Подводя итоги выявлению проблем, достижений и рисков в российской устной истории следует отметить, что в своем развитии более чем за 30 лет она прошла ряд ступеней, каждая из которых способствовала ее признанию. На первой ступеньке с 1985 по 1990-е гг. был сделан рывок в исследованиях исторической памяти по табуированным в советское время темам - репрессии, раскулачивания, депортации, диссидентство и др. В эти годы базой ее научного становления являлся созданный на основе МИАИ университет нового типа - РГГУ, в котором была открыта Лаборатория устной истории (зав. Д.Н. Хубова). Большую лепту в ее становлении внесли известные историки О.С. Шмидт, Б.С. и Д.С. Илизаровы. В эти и последующие годы большую роль в распространении устной истории сыграла правозащитная организация «Мемориал», которая в силу характера своей деятельности внесла значительный вклад в поиск носителей исторической памяти и проработку замалчиваемых в советское время тем. Но на этой ступеньке активизации деятельности по устной истории был упущен шанс консолидироваться в общество, юридически оформить российскую ассоциацию устной истории и вступить в Международную ассоциацию устной истории. Хотя были предприняты попытки сделать это на трех конференциях в Кирове и Калининграде в 1990, 1991, 1992 г.18 Отсутствие организационного начала до

17 Хубова Д.Н. Голод 1932-1933 годов, рассказы очевидцев.

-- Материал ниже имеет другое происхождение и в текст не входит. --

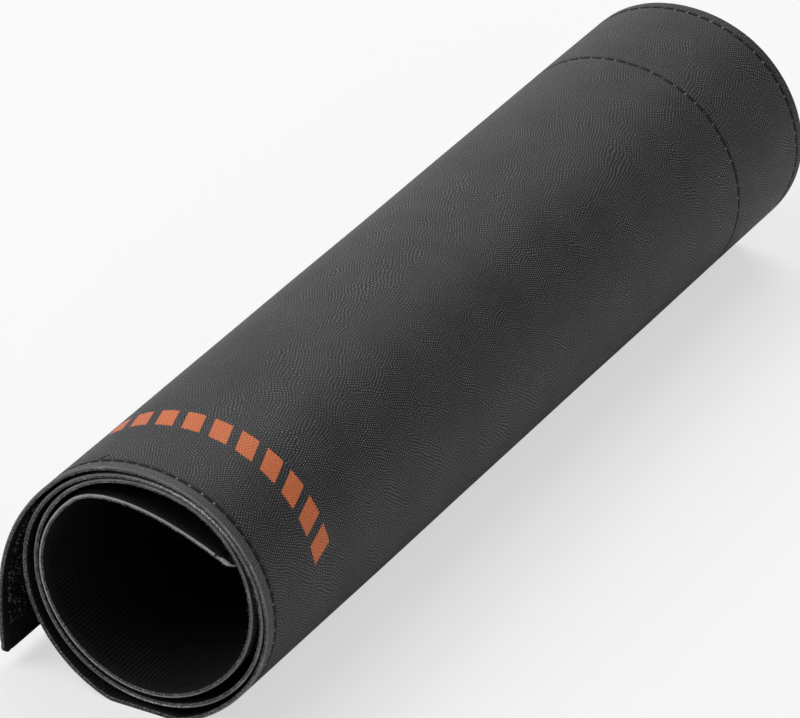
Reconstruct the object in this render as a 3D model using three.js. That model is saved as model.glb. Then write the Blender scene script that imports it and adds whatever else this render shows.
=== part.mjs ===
// A flexible dew shield for a telescope tube, rolled up and lying on its side.
//
// The shield is one long sheet: a pebbled cover outside, and a felt lining sewn to its back.
// It is wound into three and a half turns. The outer end stands off the roll and hangs down as a
// flap, and the inner end springs straight across the hollow core. A strip of hook tape and a strip
// of loop tape along the two ends close the sheet into a tube when it is in use.
//
// Millimetres, +Z up. The roll's axis runs along Y, and the sheet is drawn in the XZ plane:
// a spine curve follows the face where the cover and the lining meet, from the flap's tip inwards.

import * as THREE from 'three';

// The flat sheet
const SHIELD_DEPTH = 305;
const COVER_THICKNESS = 0.6;
const LINING_THICKNESS = 0.5;
const CORNER_RADIUS = 3;

// The tapes, sewn on along the sheet's two ends
const TAPE_WIDTH = 45;
const TAPE_THICKNESS = 0.9;
const TAPE_SIDE_MARGIN = 1.5;
const LOOP_TAPE_SETBACK = 8;
const HOOK_TAPE_SETBACK = 5;

// The roll: radius of the outer turn at eight compass points, clockwise from the upper left
// as seen from the front, and the air between each later stretch and the turn around it
const OUTER_RADII = [37.1, 35.8, 36.8, 37.6, 37.2, 38.9, 38.3, 37.2];
const AIR_GAPS = [1.0, 0.9, 0.35, 0.5, 1.2, 3.9, 3.3, 2.3, 0.8, 0.35, 0.35, 2.1, 2.7, 1.3, 1.2, 0.5, 1.4];
const COMPASS_STEP_ANGLE = 45;
const FIRST_COMPASS_ANGLE = 135;
const FULL_TURN_ANGLE = 360;
const BOTTOM_COMPASS_INDEX = 5;
const LEFT_COMPASS_INDEX = 7;

// The flat spot on which the soft roll rests: how far its weight presses the outer turn in,
// and the height over which the flat runs out into the round
const REST_SAG = 1.7;
const REST_RUNOUT = 0.3;

// The flap: its tip's place, and the share of its chord over which each end keeps its heading
const FLAP_STANDOFF = 6.8;
const FLAP_TIP_HEIGHT = 3.7;
const FLAP_TIP_CHORD_SHARE = 0.2;
const FLAP_ROOT_CHORD_SHARE = 0.51;

// The inner tail: where its end points, what it keeps clear of the turn outside it
const TAIL_END_ANGLE = 28.4;
const TAIL_END_HEADING_ANGLE = -27.5;
const TAIL_END_CLEARANCE = 1.2;
const TAIL_ROOT_CHORD_SHARE = 0.22;
const TAIL_END_CHORD_SHARE = 0.48;

// Facets
const FACET_LENGTH = 3.2;
const CORNER_FACETS = 5;
const LENGTH_DIVISIONS = 1600;

const SHEET_THICKNESS = COVER_THICKNESS + LINING_THICKNESS;
const AXIS_HEIGHT = OUTER_RADII[BOTTOM_COMPASS_INDEX] - REST_SAG;

const heading = (degrees) => {
  const angle = THREE.MathUtils.degToRad(degrees);
  return new THREE.Vector2(Math.cos(angle), Math.sin(angle));
};

// Spine radius against the angle wound since the flap's root, in degrees. The first eight values
// are the outer turn's, and each later one lies a sheet and an air gap inside the turn around it.
function spineRadius() {
  const radii = OUTER_RADII.map((radius) => radius - COVER_THICKNESS);
  for (const gap of AIR_GAPS) {
    radii.push(radii[radii.length - OUTER_RADII.length] - SHEET_THICKNESS - gap);
  }
  const angles = radii.map((radius, index) => index * COMPASS_STEP_ANGLE);
  const interpolant = new THREE.CubicInterpolant(angles, radii, 1);
  return {
    last: angles[angles.length - 1],
    at: (wound) => interpolant.evaluate(wound)[0],
  };
}

// Raises what lies below the table onto it, with a smooth run-out on each side of the flat
function settle(point) {
  const table = COVER_THICKNESS - AXIS_HEIGHT;
  const height = point.y - table;
  if (height <= -REST_RUNOUT) {
    point.y = table;
  } else if (height < REST_RUNOUT) {
    point.y = table + (height + REST_RUNOUT) ** 2 / (4 * REST_RUNOUT);
  }
  return point;
}

// The wound part of the spine, clockwise from the flap's root to the tail's root
class WoundTurns extends THREE.Curve {
  constructor(radius) {
    super();
    this.radius = radius;
    this.arcLengthDivisions = LENGTH_DIVISIONS;
  }

  getPoint(t, target = new THREE.Vector2()) {
    const wound = t * this.radius.last;
    const direction = heading(FIRST_COMPASS_ANGLE - wound);
    return settle(target.copy(direction).multiplyScalar(this.radius.at(wound)));
  }
}

// The flap hangs plumb at its tip and runs up into the outer turn
function flapCurve(root, rootHeading) {
  const tip = new THREE.Vector2(
    -(OUTER_RADII[LEFT_COMPASS_INDEX] + FLAP_STANDOFF + LINING_THICKNESS),
    FLAP_TIP_HEIGHT - AXIS_HEIGHT,
  );
  const chord = root.distanceTo(tip);
  const plumb = new THREE.Vector2(0, 1);
  return new THREE.CubicBezierCurve(
    tip,
    tip.clone().addScaledVector(plumb, chord * FLAP_TIP_CHORD_SHARE),
    root.clone().addScaledVector(rootHeading, -chord * FLAP_ROOT_CHORD_SHARE),
    root,
  );
}

// The tail leaves the innermost turn and ends just short of the turn outside it
function tailCurve(root, rootHeading, radius) {
  const woundAtRoot = FIRST_COMPASS_ANGLE - radius.last;
  const lastTurnStart = radius.last - FULL_TURN_ANGLE;
  const woundPastStart = THREE.MathUtils.euclideanModulo(woundAtRoot - TAIL_END_ANGLE, FULL_TURN_ANGLE);
  const outside = lastTurnStart + woundPastStart;
  const reach = radius.at(outside) - SHEET_THICKNESS - TAIL_END_CLEARANCE;
  const end = heading(TAIL_END_ANGLE).multiplyScalar(reach);
  const chord = root.distanceTo(end);
  return new THREE.CubicBezierCurve(
    root,
    root.clone().addScaledVector(rootHeading, chord * TAIL_ROOT_CHORD_SHARE),
    end.clone().addScaledVector(heading(TAIL_END_HEADING_ANGLE), -chord * TAIL_END_CHORD_SHARE),
    end,
  );
}

function spineCurve() {
  const radius = spineRadius();
  const turns = new WoundTurns(radius);
  const flap = flapCurve(turns.getPoint(0), turns.getTangent(0));
  const tail = tailCurve(turns.getPoint(1), turns.getTangent(1), radius);
  const spine = new THREE.CurvePath();
  spine.add(flap);
  spine.add(turns);
  spine.add(tail);
  return spine;
}

const spine = spineCurve();
const SHEET_LENGTH = spine.getLength();

const loopTape = { from: LOOP_TAPE_SETBACK, to: LOOP_TAPE_SETBACK + TAPE_WIDTH };
const hookTape = {
  from: SHEET_LENGTH - HOOK_TAPE_SETBACK - TAPE_WIDTH,
  to: SHEET_LENGTH - HOOK_TAPE_SETBACK,
};

// Distance from a rounded corner's end edge and the width lost there, a facet at a time
const cornerStations = Array.from({ length: CORNER_FACETS }, (unused, index) => {
  return CORNER_RADIUS * (1 - Math.cos((index / CORNER_FACETS) * Math.PI / 2));
});

// Where facets meet along the sheet: tape edges and corners exactly, and evenly between them
function sheetStations() {
  const fixed = [
    ...cornerStations, CORNER_RADIUS,
    loopTape.from, loopTape.to, hookTape.from, hookTape.to,
    SHEET_LENGTH - CORNER_RADIUS, ...cornerStations.map((distance) => SHEET_LENGTH - distance),
  ].sort((a, b) => a - b);
  const stations = [];
  for (let index = 0; index < fixed.length - 1; index += 1) {
    const span = fixed[index + 1] - fixed[index];
    const facets = Math.ceil(span / FACET_LENGTH);
    for (let facet = 0; facet < facets; facet += 1) {
      stations.push(fixed[index] + (span * facet) / facets);
    }
  }
  stations.push(SHEET_LENGTH);
  return stations;
}

// Each station with its point on the spine and the direction that faces out of the roll
const stations = sheetStations().map((distance) => {
  const t = distance / SHEET_LENGTH;
  const tangent = spine.getTangent(t);
  return { distance, point: spine.getPoint(t), outward: new THREE.Vector2(-tangent.y, tangent.x) };
});

// How far a rounded corner has drawn the sheet's side in at a distance along the sheet
function cornerInset(distance) {
  const fromEnd = Math.min(distance, SHEET_LENGTH - distance);
  if (fromEnd >= CORNER_RADIUS) return 0;
  return CORNER_RADIUS - Math.sqrt(CORNER_RADIUS ** 2 - (CORNER_RADIUS - fromEnd) ** 2);
}

// A flat strip rolled up along the spine. Its faces lie at two heights over the spine,
// and its sides at a margin from the sheet's two sides.
function rolledStrip({ from, to, low, high, margin }) {
  const slack = FACET_LENGTH / 1000;
  const run = stations.filter((station) => station.distance > from - slack && station.distance < to + slack);
  const strip = new THREE.BoxGeometry(1, 1, 1, run.length - 1, 1, 1);
  const position = strip.attributes.position;
  for (let index = 0; index < position.count; index += 1) {
    const station = run[Math.round((position.getX(index) + 0.5) * (run.length - 1))];
    const height = position.getZ(index) > 0 ? high : low;
    const inset = margin + cornerInset(station.distance);
    const across = position.getY(index) > 0 ? SHIELD_DEPTH - inset : inset;
    position.setXYZ(
      index,
      station.point.x + station.outward.x * height,
      across,
      station.point.y + station.outward.y * height,
    );
  }
  strip.computeVertexNormals();
  return strip;
}

function namedMesh(name, geometry, color, roughness) {
  const material = new THREE.MeshStandardMaterial({ color, roughness, metalness: 0 });
  const mesh = new THREE.Mesh(geometry, material);
  mesh.name = name;
  return mesh;
}

function coverSheet() {
  const geometry = rolledStrip({
    from: 0, to: SHEET_LENGTH, low: 0, high: COVER_THICKNESS, margin: 0,
  });
  return namedMesh('cover_sheet', geometry, 0x38393b, 0.55);
}

function feltLining() {
  const geometry = rolledStrip({
    from: 0, to: SHEET_LENGTH, low: -LINING_THICKNESS, high: 0, margin: 0,
  });
  return namedMesh('felt_lining', geometry, 0x131314, 0.95);
}

// Soft loops on the flap's inner face
function loopTapeStrip() {
  const geometry = rolledStrip({
    ...loopTape, low: -LINING_THICKNESS - TAPE_THICKNESS, high: -LINING_THICKNESS, margin: TAPE_SIDE_MARGIN,
  });
  return namedMesh('loop_tape', geometry, 0x1b1b1d, 0.9);
}

// Hooks on the outer face of the inner end
function hookTapeStrip() {
  const geometry = rolledStrip({
    ...hookTape, low: COVER_THICKNESS, high: COVER_THICKNESS + TAPE_THICKNESS, margin: TAPE_SIDE_MARGIN,
  });
  return namedMesh('hook_tape', geometry, 0x1b1b1d, 0.85);
}

// The origin is the middle of the roll's footprint, on the table
function dewShield() {
  const footprint = new THREE.Box2().setFromPoints(stations.map(({ point, outward }) => {
    return point.clone().addScaledVector(outward, COVER_THICKNESS);
  }));
  const group = new THREE.Group();
  group.add(coverSheet(), feltLining(), loopTapeStrip(), hookTapeStrip());
  group.position.set(-footprint.getCenter(new THREE.Vector2()).x, -SHIELD_DEPTH / 2, AXIS_HEIGHT);
  return group;
}

export default dewShield();
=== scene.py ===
import bpy
import numpy as np
from mathutils import Matrix


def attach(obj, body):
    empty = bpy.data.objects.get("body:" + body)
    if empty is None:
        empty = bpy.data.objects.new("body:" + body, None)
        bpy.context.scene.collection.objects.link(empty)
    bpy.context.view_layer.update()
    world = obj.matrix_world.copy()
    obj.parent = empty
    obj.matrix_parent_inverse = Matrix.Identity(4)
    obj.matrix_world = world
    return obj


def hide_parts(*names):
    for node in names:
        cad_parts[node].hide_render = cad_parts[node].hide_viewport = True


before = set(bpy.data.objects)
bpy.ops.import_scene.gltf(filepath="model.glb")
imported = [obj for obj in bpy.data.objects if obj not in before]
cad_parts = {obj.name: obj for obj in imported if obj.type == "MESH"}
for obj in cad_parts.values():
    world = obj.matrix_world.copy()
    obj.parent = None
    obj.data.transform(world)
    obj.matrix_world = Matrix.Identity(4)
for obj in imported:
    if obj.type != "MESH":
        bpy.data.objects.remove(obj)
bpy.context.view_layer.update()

# The camera stands in front of the open end, to the right of the roll's axis and above it, and
# looks at the roll through a long lens from just under two metres away.
turned_right, looking_down, tilted = np.radians([29.707, 29.795, -0.053])
camera_place = (0.795588, -1.405665, 0.954499)
towards_camera = np.array(
    [
        np.sin(turned_right) * np.cos(looking_down),
        -np.cos(turned_right) * np.cos(looking_down),
        np.sin(looking_down),
    ]
)
level = np.array([np.cos(turned_right), np.sin(turned_right), 0.0])
upright = np.cross(towards_camera, level)
camera = bpy.data.objects.new("camera", bpy.data.cameras.new("camera"))
bpy.context.scene.collection.objects.link(camera)
camera.matrix_world = Matrix.Translation(camera_place) @ Matrix(
    np.stack(
        [
            np.cos(tilted) * level + np.sin(tilted) * upright,
            np.cos(tilted) * upright - np.sin(tilted) * level,
            towards_camera,
        ],
        axis=1,
    ).tolist()
).to_4x4()
camera.data.sensor_width = 36
camera.data.lens = 302.05
camera.data.clip_start = 0.1
camera.data.clip_end = 50
bpy.context.scene.camera = camera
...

18 Проблемы устной истории в СССР: тез. науч. конф. 28-29 нояб. 1989 г. в г. Кирове. Киров, 1990; Проблемы устной истории в СССР: мат-лы 2-й науч. конф., Киров, 14-15 мая 1991 г. Киров, 1991; Проблемы устной истории и современность: мат-лы 3-й науч. конф. в г. Калининграде 23-24 сентября 1992 г.). Калининград,

наших дней служит негативным фактором в развитии отечественной устной истории. Он является причиной затянувшихся дискуссий и нерешенных проблем развития устной истории как источника и как метода исследований. Негативным последствием влияния этого фактора является отрыв российских исследователей от деятельности мирового сообщества устных историков, которые один раз в два года собираются на международные конгрессы для обмена опытом и обсуждения назревших проблем. В 1990-е гг. были защищены первые и последние диссертации по устной истории19.

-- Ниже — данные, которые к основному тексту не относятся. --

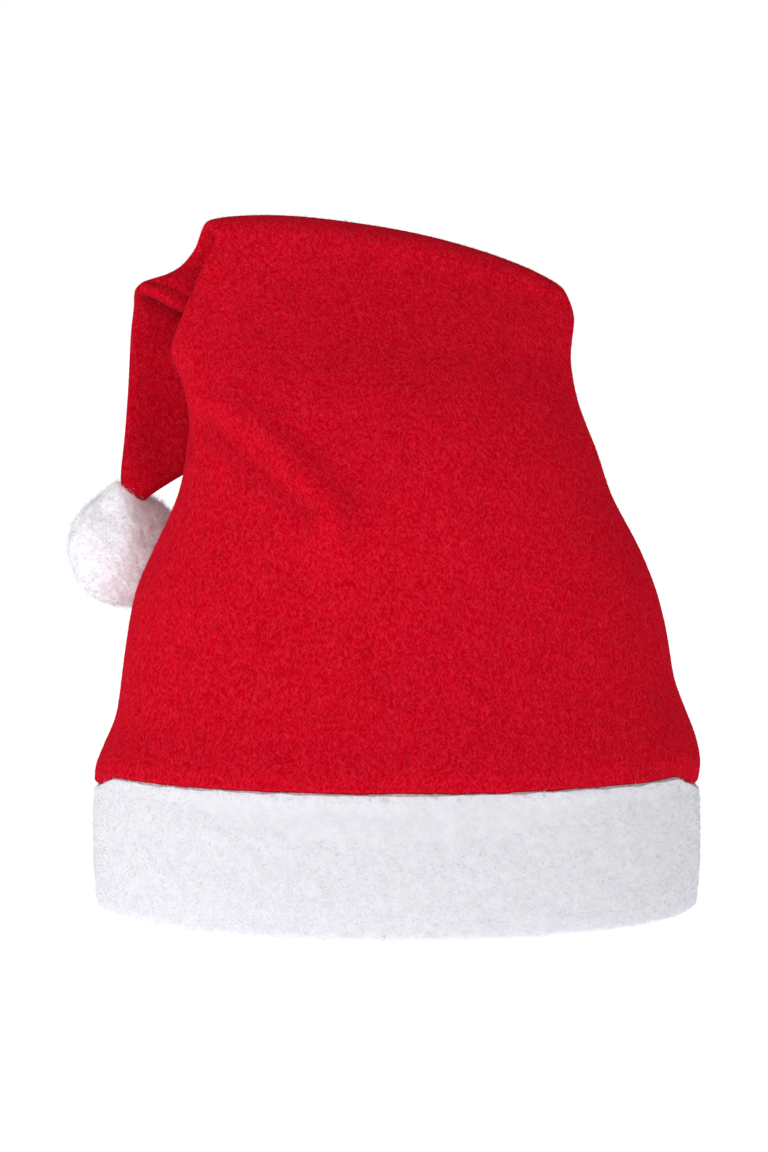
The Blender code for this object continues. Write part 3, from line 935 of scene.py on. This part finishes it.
# %% [markdown]
# ## Floor
#
# The photograph has a pure white ground with no shadow on it.  A white floor alone would
# come out grey, so the hat stands on a table of opal acrylic that is lit from below.
# The glow is soft and also lights the lower edge of the band, as in the photograph.

# %% Floor
FLOOR_HALF = 30.0
FLOOR_DROP = 0.1 * MM
GRAIN_SIZE = 4 * MM
GRAIN_RELIEF = 0.2 * MM
GLOW = 0.72

floor_mesh = bpy.data.meshes.new("floor")
floor_mesh.from_pydata(
    [(FLOOR_HALF * x, FLOOR_HALF * y, 0) for x, y in ((-1, -1), (1, -1), (1, 1), (-1, 1))],
    [],
    [(0, 1, 2, 3)],
)
floor_paint, tree_nodes = new_material("opal acrylic light table")
place = add_node(tree_nodes, "ShaderNodeTexCoord").outputs["Object"]
grain = add_node(
    tree_nodes, "ShaderNodeTexNoise", {"Vector": place, "Scale": 1 / GRAIN_SIZE, "Detail": 3.0}
).outputs["Fac"]
bump = add_node(
    tree_nodes, "ShaderNodeBump", {"Height": grain, "Strength": 0.05, "Distance": GRAIN_RELIEF}
)
shader = add_node(
    tree_nodes,
    "ShaderNodeBsdfPrincipled",
    {
        "Base Color": linear("#FAFAFA"),
        "Roughness": 0.9,
        "Specular IOR Level": 0.1,
        "Emission Color": (1, 1, 1, 1),
        "Emission Strength": GLOW,
        "Normal": bump.outputs[0],
    },
)
add_node(tree_nodes, "ShaderNodeOutputMaterial", {"Surface": shader.outputs[0]})
floor = link_mesh("floor", floor_mesh, floor_paint)
floor.location.z = -FLOOR_DROP

# %% [markdown]
# ## White studio
#
# The ground behind the hat has to be full white for the camera, but a world that bright
# would wash out the folds.  The Light Path node tells the two apart: what the camera
# sees directly is full white, and what lights the hat is less than half of that.

# %% World
AMBIENT = 0.45
world = bpy.data.worlds.new("white studio")
scene.world = world
world.use_nodes = True
world_nodes = world.node_tree
world_nodes.nodes.clear()
seen = add_node(world_nodes, "ShaderNodeLightPath").outputs["Is Camera Ray"]
strength = add_node(
    world_nodes, "ShaderNodeMapRange", {"Value": seen, "To Min": AMBIENT, "To Max": 1.0}
).outputs[0]
studio = add_node(
    world_nodes, "ShaderNodeBackground", {"Color": (1, 1, 1, 1), "Strength": strength}
)
add_node(world_nodes, "ShaderNodeOutputWorld", {"Surface": studio.outputs[0]})
print("The studio lights the hat at", AMBIENT, "of full white")

# %% [markdown]
# ## Lights
#
# Two large square lights give soft shadows, as soft boxes do in a studio.  The main one
# stands in front on the left, and a weaker and larger one stands in front on the right,
# so the right side of the hat stays a little darker.

# %% Lights
AIM = Vector((0, 0, 0.13))


def soft_light(name, place, size, power):
    """A square area light that faces the hat."""
    data = bpy.data.lights.new(name, "AREA")
    data.size = size
    data.energy = power
    light = bpy.data.objects.new(name, data)
    light.location = place
    light.rotation_euler = (AIM - light.location).to_track_quat("-Z", "Y").to_euler()
    scene.collection.objects.link(light)
    print(f"{name}: {power} W from {size} m")


soft_light("main light", Vector((-1.35, -1.35, 0.60)), 0.9, 16)
soft_light("fill light", Vector((1.5, -1.2, 0.5)), 1.2, 4.5)

# %% [markdown]
# ## Camera
#
# The photograph was taken from about a metre away and slightly above: the band's rim
# shows as a flat curve, and the hat's sides lean in a little.  The Standard view
# transform keeps white as white, where the default one would dull the red.

# %% Camera
LENS = 76.1
SENSOR = 36
CAMERA_PITCH = 5.7
camera_data = bpy.data.cameras.new("camera")
camera_data.lens = LENS
camera_data.sensor_width = SENSOR
camera = bpy.data.objects.new("camera", camera_data)
camera.location = (-0.005, -0.95, 0.225)
camera.rotation_euler = (np.radians(90 - CAMERA_PITCH), 0, 0)
scene.collection.objects.link(camera)
scene.camera = camera
scene.view_settings.view_transform = "Standard"
print("Camera pitch", CAMERA_PITCH, "degrees, lens", LENS, "mm")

Следующей ступенью в развитии устной истории стала ее регионализация, что проявилось в создании центров или лабораторий устной истории, которые много сделали для разработки методики устной истории. Одним из первых региональных центров стал сектор устной истории Лаборатории исторического краеведения БГПУ (АлтГПУ) в Барнауле (1990 г.). Особую роль сыграл Центр устной истории в Европейском университете в Санкт-Петербурге. Его сотрудники внесли решающую лепту в продвижение в России зарубежного опыта устной истории. Особенно благодаря переводной деятельности М.В. Лоскутовой, которая на основе зарубежного опыта разработала методические рекомендации по технологиям устной истории20. Освоение ими зарубежного опыта вылилось в ряд блестящих проектов с участием таких специалистов по устной истории, как Е. Мельникова, Т. Воронина и др. Этот центр оказал значительное влияние на деятельность Петрозаводского центра устной истории.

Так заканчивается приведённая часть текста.